Davalı A., karşı dava ile taşınmazı satış vaadi sözleşmesi ile aldığını bildirerek, tapu iptal tescil istemiştir.
Mahkemece,asıl davanın reddine;karşı davanın sabit olduğu gerekçesi ile davanın kabulüne karar verilmiştir.
Karar,davacı tarafından süresinde temyiz edilmiş olmakla;Tetkik Hakimi raporu okundu,düşüncesi alındı.Dosya incelendi,gereği görüşülüp düşünüldü:
-KARAR-
Dava, çaplı taşınmaza elatmanın önlenmesi, karşı dava harici satın alma iddiasına dayalı tapu iptali ve tescil isteğine ilişkindir.

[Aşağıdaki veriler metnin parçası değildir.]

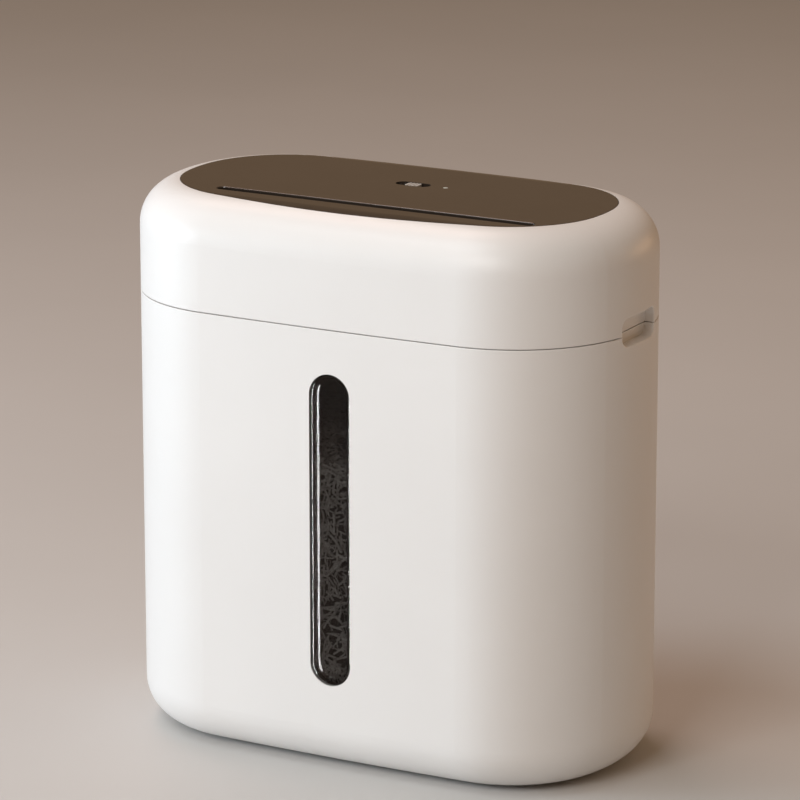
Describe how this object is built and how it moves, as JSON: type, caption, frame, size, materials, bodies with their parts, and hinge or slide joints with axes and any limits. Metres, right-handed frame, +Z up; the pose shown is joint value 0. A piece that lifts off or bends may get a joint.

Mahkemece, asıl davanın reddine, karşı davanın kabulüne karar verilmiştir.
Dosya içeriği ve toplanan delillerden; çekişme konusu 12 parsel sayılı taşınmazın, davacı adına tapuda kayıtlı olup, imar öncesi geldisi olan 46 sayılı kadastral parselin davacı ve dava dışı paydaşlar adına kayıtlı olduğu, davalının kayıttan kaynaklanan bir hakkının bulunmadığı anlaşılmaktadır.
Kadastral parselde pay sahibi olan davacının kardeşi Ö.."in davalıya yapmış olduğu harici satış, davacıya herhangi bir hak doğuramaz. Olayda, Türk Medeni Kanununun 712. ve 713.maddesinin uygulama olanağı bulunmadığı halde, anılan madde hükümleri dayanak yapılarak asıl davanın reddine karar verilmesi doğru değildir.
Hal böyle olunca, davacının kayda dayalı mülkiyet hakkına üstünlük tanınmak suretiyle, elatmanın önlenmesi davasının kabulüne, karşı davanın reddine karar verilmesi gerekirken yazılı olduğu üzere hüküm kurulması doğru değildir. Davacının, temyiz itirazları yerindedir. Kabulü ile hükmün açıklanan nedenden ötürü HUMK."nun 428.maddesi gereğince BOZULMASINA, alınan peşin harcın temyiz edene geri verilmesine, 9.6.2008 tarihinde oybirliğiyle karar verildi.